Exercise goal
Across the listing below, count the lines that mention the string "their". Reply with the figure only.

Records
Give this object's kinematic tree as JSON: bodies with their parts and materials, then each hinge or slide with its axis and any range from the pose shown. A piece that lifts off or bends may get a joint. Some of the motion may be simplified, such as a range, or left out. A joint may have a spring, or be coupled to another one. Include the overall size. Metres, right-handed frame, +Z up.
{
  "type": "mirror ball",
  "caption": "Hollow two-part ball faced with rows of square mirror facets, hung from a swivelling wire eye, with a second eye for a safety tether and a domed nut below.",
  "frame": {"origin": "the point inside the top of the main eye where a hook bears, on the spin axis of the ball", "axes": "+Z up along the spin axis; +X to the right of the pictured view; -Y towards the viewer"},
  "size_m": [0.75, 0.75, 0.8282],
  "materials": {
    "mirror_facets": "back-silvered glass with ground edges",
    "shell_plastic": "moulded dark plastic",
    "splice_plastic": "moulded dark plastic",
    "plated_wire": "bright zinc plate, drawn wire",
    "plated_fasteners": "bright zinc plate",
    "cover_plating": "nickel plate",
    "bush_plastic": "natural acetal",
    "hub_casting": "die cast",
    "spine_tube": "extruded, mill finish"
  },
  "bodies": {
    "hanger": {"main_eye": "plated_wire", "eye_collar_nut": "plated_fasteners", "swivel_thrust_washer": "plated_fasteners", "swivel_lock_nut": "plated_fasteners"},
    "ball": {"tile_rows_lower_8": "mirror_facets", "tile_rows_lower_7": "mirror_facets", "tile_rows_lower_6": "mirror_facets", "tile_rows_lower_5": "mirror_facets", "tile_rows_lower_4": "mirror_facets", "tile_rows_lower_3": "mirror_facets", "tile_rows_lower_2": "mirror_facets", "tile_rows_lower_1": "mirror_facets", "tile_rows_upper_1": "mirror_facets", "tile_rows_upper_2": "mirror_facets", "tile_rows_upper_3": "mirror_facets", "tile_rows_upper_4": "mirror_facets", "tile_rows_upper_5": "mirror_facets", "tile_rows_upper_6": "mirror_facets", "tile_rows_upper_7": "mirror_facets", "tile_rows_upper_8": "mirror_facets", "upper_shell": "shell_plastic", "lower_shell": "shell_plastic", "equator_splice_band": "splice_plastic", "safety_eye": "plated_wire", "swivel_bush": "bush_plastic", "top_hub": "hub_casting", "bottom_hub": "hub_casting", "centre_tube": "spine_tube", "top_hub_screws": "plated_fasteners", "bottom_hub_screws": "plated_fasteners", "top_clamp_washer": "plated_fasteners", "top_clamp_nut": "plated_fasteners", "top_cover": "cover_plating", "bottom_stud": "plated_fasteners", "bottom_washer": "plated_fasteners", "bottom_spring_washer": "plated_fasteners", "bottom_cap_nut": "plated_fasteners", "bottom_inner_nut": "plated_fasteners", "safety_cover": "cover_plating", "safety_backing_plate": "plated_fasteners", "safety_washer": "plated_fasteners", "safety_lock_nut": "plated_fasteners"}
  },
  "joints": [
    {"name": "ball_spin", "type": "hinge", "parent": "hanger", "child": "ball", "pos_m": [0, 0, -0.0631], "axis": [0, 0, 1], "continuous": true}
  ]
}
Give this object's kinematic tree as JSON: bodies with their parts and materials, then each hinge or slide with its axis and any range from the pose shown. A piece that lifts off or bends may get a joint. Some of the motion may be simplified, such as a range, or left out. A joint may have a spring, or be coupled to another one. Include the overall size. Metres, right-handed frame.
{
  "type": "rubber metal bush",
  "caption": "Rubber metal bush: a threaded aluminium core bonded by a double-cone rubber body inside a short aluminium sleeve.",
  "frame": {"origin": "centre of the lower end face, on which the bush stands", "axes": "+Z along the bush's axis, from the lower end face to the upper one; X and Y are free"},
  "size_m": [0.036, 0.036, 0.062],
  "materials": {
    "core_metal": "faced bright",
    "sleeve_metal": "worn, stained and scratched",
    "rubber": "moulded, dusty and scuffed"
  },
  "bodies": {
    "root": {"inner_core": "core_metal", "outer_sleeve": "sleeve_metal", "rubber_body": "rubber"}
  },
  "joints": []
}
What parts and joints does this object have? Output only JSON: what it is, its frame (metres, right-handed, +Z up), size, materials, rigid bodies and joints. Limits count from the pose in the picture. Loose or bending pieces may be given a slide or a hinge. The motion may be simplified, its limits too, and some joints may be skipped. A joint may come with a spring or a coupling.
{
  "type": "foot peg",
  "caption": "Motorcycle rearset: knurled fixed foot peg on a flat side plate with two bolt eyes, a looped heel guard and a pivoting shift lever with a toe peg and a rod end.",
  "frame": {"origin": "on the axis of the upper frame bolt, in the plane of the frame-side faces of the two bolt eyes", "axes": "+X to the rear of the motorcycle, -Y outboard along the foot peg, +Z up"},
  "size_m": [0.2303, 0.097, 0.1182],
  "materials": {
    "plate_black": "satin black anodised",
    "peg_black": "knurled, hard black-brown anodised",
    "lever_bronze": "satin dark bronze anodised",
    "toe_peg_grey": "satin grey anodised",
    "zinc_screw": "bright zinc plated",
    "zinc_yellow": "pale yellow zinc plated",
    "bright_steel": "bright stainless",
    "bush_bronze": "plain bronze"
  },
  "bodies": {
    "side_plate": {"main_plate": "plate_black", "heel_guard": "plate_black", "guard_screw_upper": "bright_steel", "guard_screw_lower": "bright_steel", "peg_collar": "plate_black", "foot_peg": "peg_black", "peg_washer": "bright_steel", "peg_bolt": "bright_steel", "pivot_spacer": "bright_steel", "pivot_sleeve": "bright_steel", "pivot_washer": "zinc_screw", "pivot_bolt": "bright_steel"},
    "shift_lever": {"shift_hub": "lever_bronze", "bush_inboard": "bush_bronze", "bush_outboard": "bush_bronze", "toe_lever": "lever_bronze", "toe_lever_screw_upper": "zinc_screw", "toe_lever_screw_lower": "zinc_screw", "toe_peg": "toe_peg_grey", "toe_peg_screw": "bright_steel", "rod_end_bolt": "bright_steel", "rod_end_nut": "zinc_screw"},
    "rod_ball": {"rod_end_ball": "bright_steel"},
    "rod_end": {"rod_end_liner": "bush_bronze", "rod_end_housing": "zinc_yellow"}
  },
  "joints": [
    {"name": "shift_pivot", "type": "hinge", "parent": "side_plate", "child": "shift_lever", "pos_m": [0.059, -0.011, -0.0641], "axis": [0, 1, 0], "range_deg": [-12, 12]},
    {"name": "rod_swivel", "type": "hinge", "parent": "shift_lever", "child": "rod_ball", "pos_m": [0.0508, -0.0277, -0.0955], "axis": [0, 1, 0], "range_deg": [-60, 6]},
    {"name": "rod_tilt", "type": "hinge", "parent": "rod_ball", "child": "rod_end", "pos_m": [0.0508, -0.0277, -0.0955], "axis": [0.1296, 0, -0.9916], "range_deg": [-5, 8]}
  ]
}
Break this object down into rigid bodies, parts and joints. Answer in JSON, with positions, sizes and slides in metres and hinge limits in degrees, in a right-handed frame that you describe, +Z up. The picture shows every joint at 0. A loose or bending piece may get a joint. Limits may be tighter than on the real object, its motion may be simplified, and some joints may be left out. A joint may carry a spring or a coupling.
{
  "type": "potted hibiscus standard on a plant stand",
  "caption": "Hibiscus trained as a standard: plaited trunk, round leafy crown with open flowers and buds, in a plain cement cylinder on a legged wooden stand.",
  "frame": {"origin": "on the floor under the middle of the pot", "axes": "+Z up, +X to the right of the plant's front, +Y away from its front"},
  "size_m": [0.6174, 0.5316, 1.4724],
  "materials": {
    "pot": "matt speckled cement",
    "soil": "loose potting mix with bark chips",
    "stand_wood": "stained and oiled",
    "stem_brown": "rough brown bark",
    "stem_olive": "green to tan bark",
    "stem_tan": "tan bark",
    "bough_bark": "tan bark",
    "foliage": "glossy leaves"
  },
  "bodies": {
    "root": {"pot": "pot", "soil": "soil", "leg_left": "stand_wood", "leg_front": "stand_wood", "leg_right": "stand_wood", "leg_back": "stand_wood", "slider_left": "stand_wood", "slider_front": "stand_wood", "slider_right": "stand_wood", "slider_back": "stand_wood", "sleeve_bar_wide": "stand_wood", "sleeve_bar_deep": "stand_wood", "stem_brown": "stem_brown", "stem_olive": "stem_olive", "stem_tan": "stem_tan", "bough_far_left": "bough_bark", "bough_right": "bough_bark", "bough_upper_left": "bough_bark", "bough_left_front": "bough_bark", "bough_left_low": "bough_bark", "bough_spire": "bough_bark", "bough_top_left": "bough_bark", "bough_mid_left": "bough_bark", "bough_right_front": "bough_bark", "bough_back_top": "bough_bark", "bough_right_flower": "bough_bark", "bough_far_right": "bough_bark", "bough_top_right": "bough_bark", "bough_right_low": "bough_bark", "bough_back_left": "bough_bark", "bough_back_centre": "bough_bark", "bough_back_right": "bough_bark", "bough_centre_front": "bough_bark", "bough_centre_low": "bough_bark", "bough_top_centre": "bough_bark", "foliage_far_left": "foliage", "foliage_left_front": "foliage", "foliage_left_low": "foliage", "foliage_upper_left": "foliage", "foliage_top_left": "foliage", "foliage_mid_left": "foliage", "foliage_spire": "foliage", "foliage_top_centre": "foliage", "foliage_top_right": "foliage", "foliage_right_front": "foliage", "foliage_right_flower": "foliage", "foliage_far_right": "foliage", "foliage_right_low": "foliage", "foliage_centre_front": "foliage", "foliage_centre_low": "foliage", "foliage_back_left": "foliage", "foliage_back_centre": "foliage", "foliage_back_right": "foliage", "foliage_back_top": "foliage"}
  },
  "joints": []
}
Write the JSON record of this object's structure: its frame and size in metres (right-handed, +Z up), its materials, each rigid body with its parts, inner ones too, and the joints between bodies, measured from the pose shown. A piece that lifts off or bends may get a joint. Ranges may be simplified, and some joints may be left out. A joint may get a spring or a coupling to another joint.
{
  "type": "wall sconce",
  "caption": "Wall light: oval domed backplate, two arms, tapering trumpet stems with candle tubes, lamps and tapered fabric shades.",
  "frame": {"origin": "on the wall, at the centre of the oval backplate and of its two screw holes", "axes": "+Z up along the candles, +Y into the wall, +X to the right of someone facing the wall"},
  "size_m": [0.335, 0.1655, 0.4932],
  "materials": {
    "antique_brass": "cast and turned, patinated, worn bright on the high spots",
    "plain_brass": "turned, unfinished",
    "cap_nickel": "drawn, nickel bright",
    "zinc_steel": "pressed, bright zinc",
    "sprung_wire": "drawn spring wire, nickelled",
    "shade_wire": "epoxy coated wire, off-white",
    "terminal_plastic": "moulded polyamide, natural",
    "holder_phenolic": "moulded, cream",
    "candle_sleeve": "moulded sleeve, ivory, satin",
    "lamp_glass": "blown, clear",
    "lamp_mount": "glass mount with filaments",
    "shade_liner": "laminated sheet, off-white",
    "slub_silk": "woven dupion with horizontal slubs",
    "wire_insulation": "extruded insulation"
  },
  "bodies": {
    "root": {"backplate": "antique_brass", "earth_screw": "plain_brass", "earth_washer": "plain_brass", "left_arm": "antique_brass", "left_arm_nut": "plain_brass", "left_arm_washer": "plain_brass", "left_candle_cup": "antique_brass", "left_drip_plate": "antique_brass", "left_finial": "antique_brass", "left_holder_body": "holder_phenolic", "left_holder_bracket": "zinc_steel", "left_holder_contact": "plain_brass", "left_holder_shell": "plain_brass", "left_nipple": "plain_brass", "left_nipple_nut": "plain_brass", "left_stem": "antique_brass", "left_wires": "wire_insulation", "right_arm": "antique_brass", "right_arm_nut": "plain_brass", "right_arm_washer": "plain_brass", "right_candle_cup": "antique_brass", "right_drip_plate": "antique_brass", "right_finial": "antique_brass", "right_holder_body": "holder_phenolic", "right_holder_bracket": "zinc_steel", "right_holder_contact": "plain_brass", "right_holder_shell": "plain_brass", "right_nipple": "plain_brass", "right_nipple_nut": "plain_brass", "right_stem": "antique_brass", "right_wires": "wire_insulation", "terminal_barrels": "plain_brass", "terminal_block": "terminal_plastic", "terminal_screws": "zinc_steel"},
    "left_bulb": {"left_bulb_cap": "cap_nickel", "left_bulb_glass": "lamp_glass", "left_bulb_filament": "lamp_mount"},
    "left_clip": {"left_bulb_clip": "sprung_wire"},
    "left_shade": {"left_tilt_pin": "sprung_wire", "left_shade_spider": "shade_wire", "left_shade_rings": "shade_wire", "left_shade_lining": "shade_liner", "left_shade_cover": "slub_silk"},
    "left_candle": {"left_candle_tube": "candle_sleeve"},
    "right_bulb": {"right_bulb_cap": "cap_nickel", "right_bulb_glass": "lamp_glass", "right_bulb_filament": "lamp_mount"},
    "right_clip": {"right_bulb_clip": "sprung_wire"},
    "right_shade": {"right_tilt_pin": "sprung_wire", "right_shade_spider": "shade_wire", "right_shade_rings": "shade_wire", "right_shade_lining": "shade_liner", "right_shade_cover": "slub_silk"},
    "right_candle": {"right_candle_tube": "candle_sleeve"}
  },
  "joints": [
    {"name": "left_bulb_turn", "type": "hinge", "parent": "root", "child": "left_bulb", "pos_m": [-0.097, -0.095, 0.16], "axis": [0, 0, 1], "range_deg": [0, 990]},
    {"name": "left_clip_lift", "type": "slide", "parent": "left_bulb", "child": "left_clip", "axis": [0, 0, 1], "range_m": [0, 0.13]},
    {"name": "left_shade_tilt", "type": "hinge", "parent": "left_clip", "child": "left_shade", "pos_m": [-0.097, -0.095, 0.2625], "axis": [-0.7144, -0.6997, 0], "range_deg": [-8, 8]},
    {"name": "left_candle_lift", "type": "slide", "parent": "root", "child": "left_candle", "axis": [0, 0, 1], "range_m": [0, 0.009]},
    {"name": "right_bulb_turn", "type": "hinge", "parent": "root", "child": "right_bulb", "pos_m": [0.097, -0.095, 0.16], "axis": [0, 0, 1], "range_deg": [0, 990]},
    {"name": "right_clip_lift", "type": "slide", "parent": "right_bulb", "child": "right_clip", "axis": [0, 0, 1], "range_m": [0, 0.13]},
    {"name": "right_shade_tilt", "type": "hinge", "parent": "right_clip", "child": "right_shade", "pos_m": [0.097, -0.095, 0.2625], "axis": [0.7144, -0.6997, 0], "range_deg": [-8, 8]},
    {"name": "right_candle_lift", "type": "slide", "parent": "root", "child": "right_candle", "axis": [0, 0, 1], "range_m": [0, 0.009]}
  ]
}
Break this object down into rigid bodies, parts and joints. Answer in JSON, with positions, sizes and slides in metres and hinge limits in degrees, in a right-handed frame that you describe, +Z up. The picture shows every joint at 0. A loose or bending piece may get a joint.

The result
2